All that is needed is the will, imagination, and a plan.
Reformers and revolutionaries
alike have shared the conviction that social conditions can be improved. They have differed, however, in their goals
and means by which they have sought to achieve them: revolutionaries have been more ambitious and ruthless while
reformers have been more modest and will to work through democratic means
(407).
Both have advocated
and conducted massive social experiments that test the limits of what is
possible in human societies. Some of
these experiments have been successful, some have failed, and some have had
mixed results (407-408).
Some Successful
Experiments
The most important of
these lessons has almost certainly been the demonstration that massive poverty
and deprivation are not necessary when societies industrialize. Industrialization not only means
substantially greater productivity of food and necessities, the new industrial
technology also provides the means by which members of these societies can
limit population growth and thus create the possibility of better living
conditions for all. It is easy to
forget that even in societies that are as productive as modern industrial
societies, population growth can wipe out all the potential benefits of their
economic gains, since anytime population growth equals or exceeds the growth in
productivity, improvements in the standard of living are impossible (408).
Fortunately,
birthrates declined substantially in every industrial society in the 20th
century with the result that these societies have enjoyed striking advances in
their standards of living. Thus poverty
has a very different meaning in industrial societies today than it had in
agrarian societies of the past: most
who fall below the officially defined poverty line in today’s industrial
societies enjoy a far higher standard of living than did the poor in
traditional agrarian societies. The
best indication of this is the greatly improved health of populations in industrial
societies and their greatly increased life expectancies.
It is also noteworthy
that societies in which political leaders have adopted a pragmatic ideology
have generally fared better than those whose leaders have been dogmatic
ideologues (408).
The pragmatic
programs of the western democracies, while often badly flawed, have never
created comparable disasters. The Great
Depression of the 1930s was the worst disaster for which they have been
responsible, but the millions who lost their jobs in those years were fortunate
indeed compared to the millions who suffered and died in Nazi Germany and the
Soviet Union. Moreover, it is important
to remember that as the magnitude of the economic disaster we call the Great
Depression came to be evident, the leaders of the western democracies abandoned
older policies and modified the institutional structures of their societies in
ways that have prevented the recurrence of any comparable disaster since
then. The relative success of these
new, pragmatic policies serves as a reminder of another of the relatively
successful social experiments in modern industrial societies: the creation of representative democratic
governments (409).
A tragically flawed
experiment
One of the great
ironies of modern life is that as the conditions for the masses of people in
industrial societies have improved, the level of dissatisfaction with existing
social arrangements has tended to increase.

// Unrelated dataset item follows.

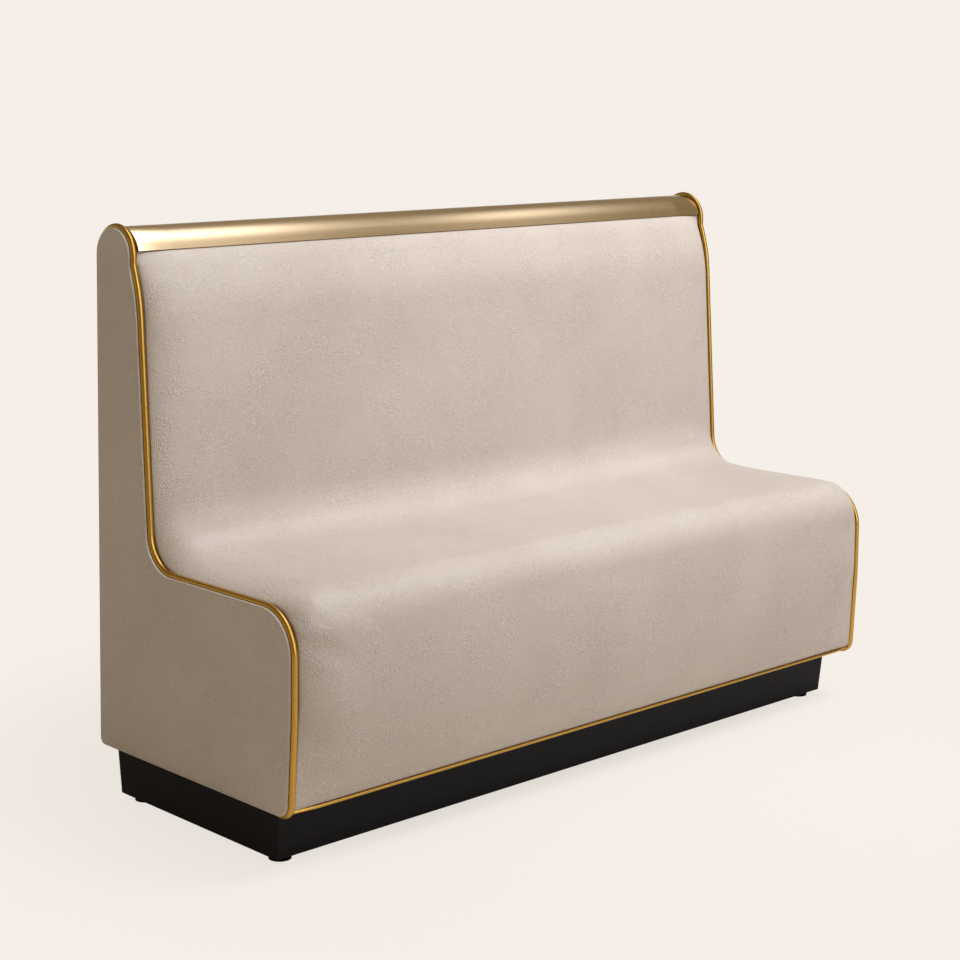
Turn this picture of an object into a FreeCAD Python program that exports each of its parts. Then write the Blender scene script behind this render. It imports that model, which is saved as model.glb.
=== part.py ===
import FreeCAD, Part
import math
import os

# A single-sided restaurant booth bench: one long upholstered pad between two flat end panels,
# with piping round the end panels, a brass-tone cap rail and a black plinth on levelling feet.
#
# X runs along the bench, -Y is the front where people sit, and +Z is up.
# The origin is on the floor, under the middle of the bench.
# "Forward" is measured from the flat back, "up" from the underside of the bench body,
# and "along" from the middle of the bench.

Vector = FreeCAD.Vector

# Whole bench
overall_length = 1555.0
overall_height = 1067.0
plinth_height = 95.0
foot_height = 12.0

# Profile of the end panels, followed by the middle of the piping
neck_forward = 101.0
kink_below_top = 66.0
kink_radius = 20.0
shoulder_below_kink = 56.0
shoulder_radius = 300.0
back_rake_deg = 3.83
crease_forward = 152.0
crease_radius = 67.0
seat_line_up = 350.0
front_line_forward = 552.5
nose_radius = 77.0
bulge_up = 175.0
bulge_radius = 600.0
bottom_draw_in = 8.5
bottom_radius = 25.0

# Upholstered pad
pad_swell = 14.0
edge_sink = 4.5
edge_roll_width = 70.0
kink_swell_share = 0.33
skin_thickness = 1.5
soft_gap = 0.3
back_foam_depth = 40.0
seat_foam_depth = 80.0
front_foam_depth = 25.0
neck_foam_depth = 8.0
pad_top_tuck = 20.0
pad_bottom_up = 6.0
pad_bottom_draw_in = 6.5
pad_bottom_radius = 16.0
edge_steps = 3

# End panels
panel_foam = 5.0
panel_edge_radius = 4.0
panel_edge_steps = 2
panel_edge_inset = 1.0
panel_heel_radius = 14.0
end_board_thickness = 18.0
edge_wrap_thickness = 1.2

# Piping
piping_radius = 6.0
piping_sides = 12
piping_seat_gap = 0.3
piping_tail_angle_deg = 27.0
piping_tail_length = 4.0
front_piping_radius = 3.0
front_piping_gap = 0.1

# Clearance of hard pieces that are laid side by side
fit_gap = 0.1

# Cap rail
cap_radius = 52.5
cap_wall = 2.0
cap_lip_rise = 11.5
cap_lip_reach = 7.0
cap_end_gap = 3.4
cap_end_chamfer = 1.0
cap_core_tongue_width = 36.0
cap_core_tongue_depth = 12.0

# Outside back
back_cover_thickness = 1.5
back_cover_flange = 20.0
back_panel_thickness = 5.0

# Timber frame
board_thickness = 12.0
rib_thickness = 18.0
rib_spacing_share = 0.25
top_rail_height = 40.0
seat_front_rail_depth = 35.0
seat_front_rail_height = 60.0
seat_rear_rail_depth = 35.0
seat_rear_rail_height = 45.0
bottom_front_rail_depth = 40.0
bottom_rear_rail_depth = 45.0
bottom_rail_height = 45.0
tenon_length = 12.0
tenon_shoulder = 10.0
vent_radius = 20.0
vent_forward_share = 0.5
vent_along_shares = [-0.375, -0.125, 0.125, 0.375]

# Plinth
plinth_board = 18.0
plinth_end_inset = 28.0
plinth_front_inset = 63.5
plinth_rear_forward = 14.0
plinth_end_draw_in = 4.0
plinth_front_draw_in = 9.0
plinth_rear_draw_in = 7.0
plinth_arris = 1.2
stretcher_thickness = 18.0
corner_block_width = 50.0
corner_block_height = 60.0

# Levelling feet
foot_radius = 20.0
foot_inset = 32.0
foot_play = 0.3
stem_radius = 5.0
stem_reach = 40.0
stem_play = 0.3

# Overrun of a cutting tool past the piece that it cuts
overrun = 5.0

# Sizes that follow from those above
body_base = foot_height + plinth_height
half_length = overall_length / 2
rear_y = (front_line_forward + pad_swell) / 2
rake = math.radians(back_rake_deg)
dome_radius = neck_forward / 2
dome_top_up = overall_height - body_base - piping_radius
dome_centre_up = dome_top_up - dome_radius
kink_up = dome_top_up - kink_below_top
shoulder_up = kink_up - shoulder_below_kink
inside_half = half_length - panel_foam - end_board_thickness
piping_along = half_length - panel_foam - piping_radius - fit_gap
pad_half = piping_along - piping_radius - piping_seat_gap
bottom_forward = front_line_forward - bottom_draw_in
pad_bottom_forward = front_line_forward - pad_bottom_draw_in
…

During the last 200 years, no one has articulated this sense of
dissatisfaction with existing social arrangements more powerfully or
persuasively than Karl Marx (409).
Some Successes
and Partial Successes
Despite a dismal
record overall, Marxist experiments have enjoyed a few successes. The one most often cited is the virtual
elimination of unemployment and inflation (412).
The Failures
Despite some limited
success, Marxist experiments have proven a tragic failure, not only in the USSR
and China, but in Cuba, North Korea, Vietnam, and Ethiopia.
1. Economic Abundance and Affluence
Marx’s harshest
criticisms of the capitalist societies of his day were directed at their
failure to provide more satisfactorily for the material needs of ordinary
working men and women (416).
2. Social Equality
One of the great
appeals of Marxism has long been its promise of social equality. After the revolution, the institutional
bases of economic and political inequality would disappear. Unfortunately, the abolition of private
property and the reduction of wage differences failed to produce the happy
transformation in human nature that Marx anticipated. One the contrary, freed from the fear of unemployment and lacking
adequate material incentives, worker performance deteriorated and production
stagnated or declined in Marxist societies everywhere (417).
If the achievement of
greater economic equality proved difficult, greater political equality proved
impossible. Contrary to Marx’s
predictions, the state stubbornly refused to wither away. Instead, under Communism, governments grew
steadily larger, more complex, and more powerful, and the gulf between
Communist rulers and ordinary people steadily widened (418).
3. Freedom and Justice
The greatest failure
of Communist societies has almost certainly been their failure to provide
anything remotely resembling the tremendous freedom from constraints that Marx
promised. Far from providing a greater
degree of freedom for ordinary people, Marxists societies have become
synonymous with political repression and oppression (418).
4. Environmental Disasters
No discussion of the
failures of Communist regimes would be complete that ignored their record in
the environmental area. The enormity of
these disasters is directly attributable to the Communist system of
governing. Because of the Communist
Party’s long-standing policies of controlling the flow of information within
the society and of suppressing even the mildest expressions of political
dissent, no effective challenge to the policies responsible could ever be
mounted until the final years of Gorbachev’s rule (421).
Western industrial
societies have also been responsible for their share of environmental
disasters, but there has been one important difference: in western democracies, leaders have not
been able to remain indifferent to the environmental consequences of their
policies (422)
5. Summing Up
Looking back at the
many and massive social experiments undertaken by Marxists in the 20th century,
it is impossible not to view them as failures.
But they have not been merely failures:
they have been extraordinarily costly failures, tragedies that have
exacted an enormous toll in terms of human suffering. Not only have Communist societies failed to provide the wonderful
benefits that Marx predicted, they have not even come close to providing the
level of benefits that the western industrial societies have provided (422).
Lessons to be
learned
One obvious lesson to be learned is that people should be distrustful of social theorists and politicians who promise too much (423).